BEGIN

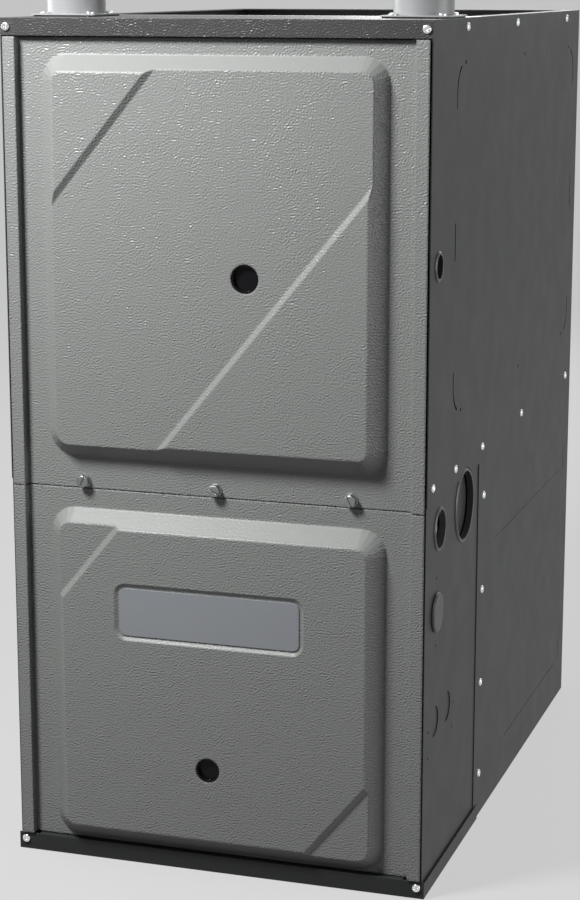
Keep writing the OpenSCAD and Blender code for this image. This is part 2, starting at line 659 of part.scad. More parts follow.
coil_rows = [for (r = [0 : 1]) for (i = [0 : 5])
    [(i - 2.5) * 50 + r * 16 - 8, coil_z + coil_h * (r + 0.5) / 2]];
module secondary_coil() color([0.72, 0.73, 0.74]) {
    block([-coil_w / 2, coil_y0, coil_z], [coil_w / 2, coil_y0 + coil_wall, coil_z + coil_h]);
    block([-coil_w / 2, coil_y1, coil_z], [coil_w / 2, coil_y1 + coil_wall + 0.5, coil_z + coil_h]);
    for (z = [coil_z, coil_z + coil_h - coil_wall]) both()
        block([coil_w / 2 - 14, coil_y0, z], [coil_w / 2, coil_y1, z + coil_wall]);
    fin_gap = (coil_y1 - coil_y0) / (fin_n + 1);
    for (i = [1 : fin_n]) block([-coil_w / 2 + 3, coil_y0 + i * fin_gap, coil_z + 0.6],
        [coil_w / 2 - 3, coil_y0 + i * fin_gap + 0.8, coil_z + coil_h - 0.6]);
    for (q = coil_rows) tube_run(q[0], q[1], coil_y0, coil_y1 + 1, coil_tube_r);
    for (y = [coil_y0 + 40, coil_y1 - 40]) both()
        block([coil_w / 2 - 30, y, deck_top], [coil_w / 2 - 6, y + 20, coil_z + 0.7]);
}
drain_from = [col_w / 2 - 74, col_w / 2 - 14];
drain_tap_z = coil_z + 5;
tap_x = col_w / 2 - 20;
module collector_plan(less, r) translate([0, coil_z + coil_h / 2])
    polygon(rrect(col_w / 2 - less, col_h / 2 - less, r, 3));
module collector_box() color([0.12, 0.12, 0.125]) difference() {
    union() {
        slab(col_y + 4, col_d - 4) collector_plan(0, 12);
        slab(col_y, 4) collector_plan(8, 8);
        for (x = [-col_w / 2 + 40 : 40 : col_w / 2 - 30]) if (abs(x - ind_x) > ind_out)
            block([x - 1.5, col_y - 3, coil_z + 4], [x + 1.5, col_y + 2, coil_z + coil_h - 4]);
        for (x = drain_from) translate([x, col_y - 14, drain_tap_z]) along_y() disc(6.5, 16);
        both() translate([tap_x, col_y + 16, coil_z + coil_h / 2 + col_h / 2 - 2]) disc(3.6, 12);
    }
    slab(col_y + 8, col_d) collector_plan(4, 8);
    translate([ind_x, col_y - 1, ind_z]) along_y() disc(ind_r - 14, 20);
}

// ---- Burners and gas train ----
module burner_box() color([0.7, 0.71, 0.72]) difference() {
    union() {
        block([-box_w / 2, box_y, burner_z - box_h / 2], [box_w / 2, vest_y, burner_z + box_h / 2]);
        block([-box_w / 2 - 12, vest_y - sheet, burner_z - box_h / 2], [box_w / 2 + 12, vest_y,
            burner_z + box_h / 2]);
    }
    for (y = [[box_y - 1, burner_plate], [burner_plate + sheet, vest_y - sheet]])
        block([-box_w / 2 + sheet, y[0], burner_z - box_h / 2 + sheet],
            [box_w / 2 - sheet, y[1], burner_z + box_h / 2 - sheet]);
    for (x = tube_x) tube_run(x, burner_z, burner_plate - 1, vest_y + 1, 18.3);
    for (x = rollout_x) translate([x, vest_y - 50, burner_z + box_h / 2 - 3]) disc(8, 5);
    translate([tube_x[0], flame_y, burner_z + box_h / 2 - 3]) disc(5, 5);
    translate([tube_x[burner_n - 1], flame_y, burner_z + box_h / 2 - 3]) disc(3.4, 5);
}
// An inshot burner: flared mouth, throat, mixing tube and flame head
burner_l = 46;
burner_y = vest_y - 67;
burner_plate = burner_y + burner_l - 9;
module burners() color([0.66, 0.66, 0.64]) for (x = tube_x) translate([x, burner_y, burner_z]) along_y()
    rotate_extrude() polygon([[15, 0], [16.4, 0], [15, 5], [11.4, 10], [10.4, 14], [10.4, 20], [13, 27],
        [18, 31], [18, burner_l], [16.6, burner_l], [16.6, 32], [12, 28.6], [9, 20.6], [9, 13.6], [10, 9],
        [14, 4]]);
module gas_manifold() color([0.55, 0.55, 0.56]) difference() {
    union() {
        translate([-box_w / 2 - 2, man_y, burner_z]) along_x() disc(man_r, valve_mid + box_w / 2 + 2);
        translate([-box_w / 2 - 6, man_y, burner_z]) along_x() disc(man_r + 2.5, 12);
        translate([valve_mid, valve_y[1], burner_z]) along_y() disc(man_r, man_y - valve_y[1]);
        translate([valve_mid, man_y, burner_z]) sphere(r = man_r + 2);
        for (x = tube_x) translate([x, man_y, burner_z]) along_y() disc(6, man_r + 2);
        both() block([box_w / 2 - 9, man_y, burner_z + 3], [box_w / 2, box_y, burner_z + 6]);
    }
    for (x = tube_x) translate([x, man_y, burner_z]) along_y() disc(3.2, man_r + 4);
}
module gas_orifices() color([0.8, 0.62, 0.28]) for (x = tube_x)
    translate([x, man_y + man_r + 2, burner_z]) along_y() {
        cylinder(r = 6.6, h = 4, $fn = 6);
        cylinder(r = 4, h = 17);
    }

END

WRITTEN PROBLEM
Output the full listing without altering anything.

RESULT FOR THIS EXERCISE
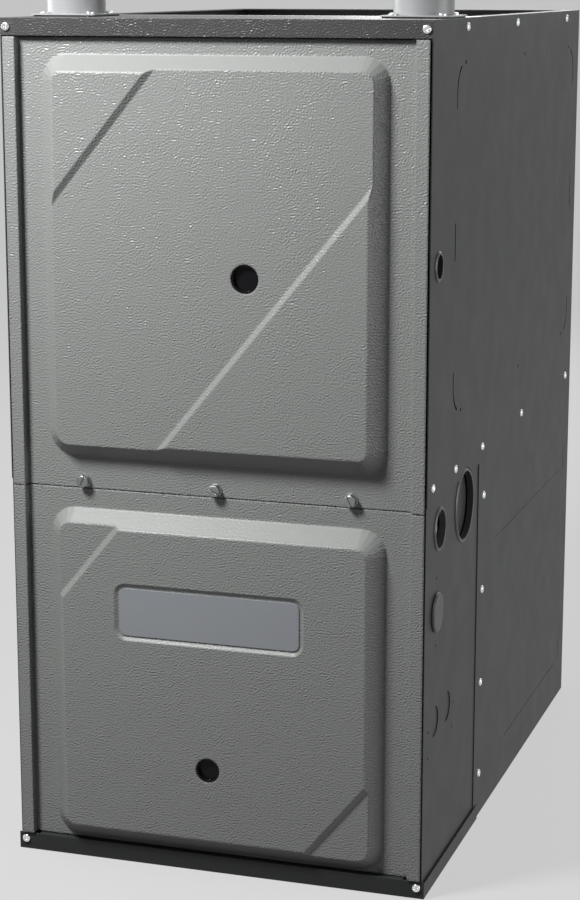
Keep writing the OpenSCAD and Blender code for this image. This is part 2, starting at line 659 of part.scad. More parts follow.
coil_rows = [for (r = [0 : 1]) for (i = [0 : 5])
    [(i - 2.5) * 50 + r * 16 - 8, coil_z + coil_h * (r + 0.5) / 2]];
module secondary_coil() color([0.72, 0.73, 0.74]) {
    block([-coil_w / 2, coil_y0, coil_z], [coil_w / 2, coil_y0 + coil_wall, coil_z + coil_h]);
    block([-coil_w / 2, coil_y1, coil_z], [coil_w / 2, coil_y1 + coil_wall + 0.5, coil_z + coil_h]);
    for (z = [coil_z, coil_z + coil_h - coil_wall]) both()
        block([coil_w / 2 - 14, coil_y0, z], [coil_w / 2, coil_y1, z + coil_wall]);
    fin_gap = (coil_y1 - coil_y0) / (fin_n + 1);
    for (i = [1 : fin_n]) block([-coil_w / 2 + 3, coil_y0 + i * fin_gap, coil_z + 0.6],
        [coil_w / 2 - 3, coil_y0 + i * fin_gap + 0.8, coil_z + coil_h - 0.6]);
    for (q = coil_rows) tube_run(q[0], q[1], coil_y0, coil_y1 + 1, coil_tube_r);
    for (y = [coil_y0 + 40, coil_y1 - 40]) both()
        block([coil_w / 2 - 30, y, deck_top], [coil_w / 2 - 6, y + 20, coil_z + 0.7]);
}
drain_from = [col_w / 2 - 74, col_w / 2 - 14];
drain_tap_z = coil_z + 5;
tap_x = col_w / 2 - 20;
module collector_plan(less, r) translate([0, coil_z + coil_h / 2])
    polygon(rrect(col_w / 2 - less, col_h / 2 - less, r, 3));
module collector_box() color([0.12, 0.12, 0.125]) difference() {
    union() {
        slab(col_y + 4, col_d - 4) collector_plan(0, 12);
        slab(col_y, 4) collector_plan(8, 8);
        for (x = [-col_w / 2 + 40 : 40 : col_w / 2 - 30]) if (abs(x - ind_x) > ind_out)
            block([x - 1.5, col_y - 3, coil_z + 4], [x + 1.5, col_y + 2, coil_z + coil_h - 4]);
        for (x = drain_from) translate([x, col_y - 14, drain_tap_z]) along_y() disc(6.5, 16);
        both() translate([tap_x, col_y + 16, coil_z + coil_h / 2 + col_h / 2 - 2]) disc(3.6, 12);
    }
    slab(col_y + 8, col_d) collector_plan(4, 8);
    translate([ind_x, col_y - 1, ind_z]) along_y() disc(ind_r - 14, 20);
}

// ---- Burners and gas train ----
module burner_box() color([0.7, 0.71, 0.72]) difference() {
    union() {
        block([-box_w / 2, box_y, burner_z - box_h / 2], [box_w / 2, vest_y, burner_z + box_h / 2]);
        block([-box_w / 2 - 12, vest_y - sheet, burner_z - box_h / 2], [box_w / 2 + 12, vest_y,
            burner_z + box_h / 2]);
    }
    for (y = [[box_y - 1, burner_plate], [burner_plate + sheet, vest_y - sheet]])
        block([-box_w / 2 + sheet, y[0], burner_z - box_h / 2 + sheet],
            [box_w / 2 - sheet, y[1], burner_z + box_h / 2 - sheet]);
    for (x = tube_x) tube_run(x, burner_z, burner_plate - 1, vest_y + 1, 18.3);
    for (x = rollout_x) translate([x, vest_y - 50, burner_z + box_h / 2 - 3]) disc(8, 5);
    translate([tube_x[0], flame_y, burner_z + box_h / 2 - 3]) disc(5, 5);
    translate([tube_x[burner_n - 1], flame_y, burner_z + box_h / 2 - 3]) disc(3.4, 5);
}
// An inshot burner: flared mouth, throat, mixing tube and flame head
burner_l = 46;
burner_y = vest_y - 67;
burner_plate = burner_y + burner_l - 9;
module burners() color([0.66, 0.66, 0.64]) for (x = tube_x) translate([x, burner_y, burner_z]) along_y()
    rotate_extrude() polygon([[15, 0], [16.4, 0], [15, 5], [11.4, 10], [10.4, 14], [10.4, 20], [13, 27],
        [18, 31], [18, burner_l], [16.6, burner_l], [16.6, 32], [12, 28.6], [9, 20.6], [9, 13.6], [10, 9],
        [14, 4]]);
module gas_manifold() color([0.55, 0.55, 0.56]) difference() {
    union() {
        translate([-box_w / 2 - 2, man_y, burner_z]) along_x() disc(man_r, valve_mid + box_w / 2 + 2);
        translate([-box_w / 2 - 6, man_y, burner_z]) along_x() disc(man_r + 2.5, 12);
        translate([valve_mid, valve_y[1], burner_z]) along_y() disc(man_r, man_y - valve_y[1]);
        translate([valve_mid, man_y, burner_z]) sphere(r = man_r + 2);
        for (x = tube_x) translate([x, man_y, burner_z]) along_y() disc(6, man_r + 2);
        both() block([box_w / 2 - 9, man_y, burner_z + 3], [box_w / 2, box_y, burner_z + 6]);
    }
    for (x = tube_x) translate([x, man_y, burner_z]) along_y() disc(3.2, man_r + 4);
}
module gas_orifices() color([0.8, 0.62, 0.28]) for (x = tube_x)
    translate([x, man_y + man_r + 2, burner_z]) along_y() {
        cylinder(r = 6.6, h = 4, $fn = 6);
        cylinder(r = 4, h = 17);
    }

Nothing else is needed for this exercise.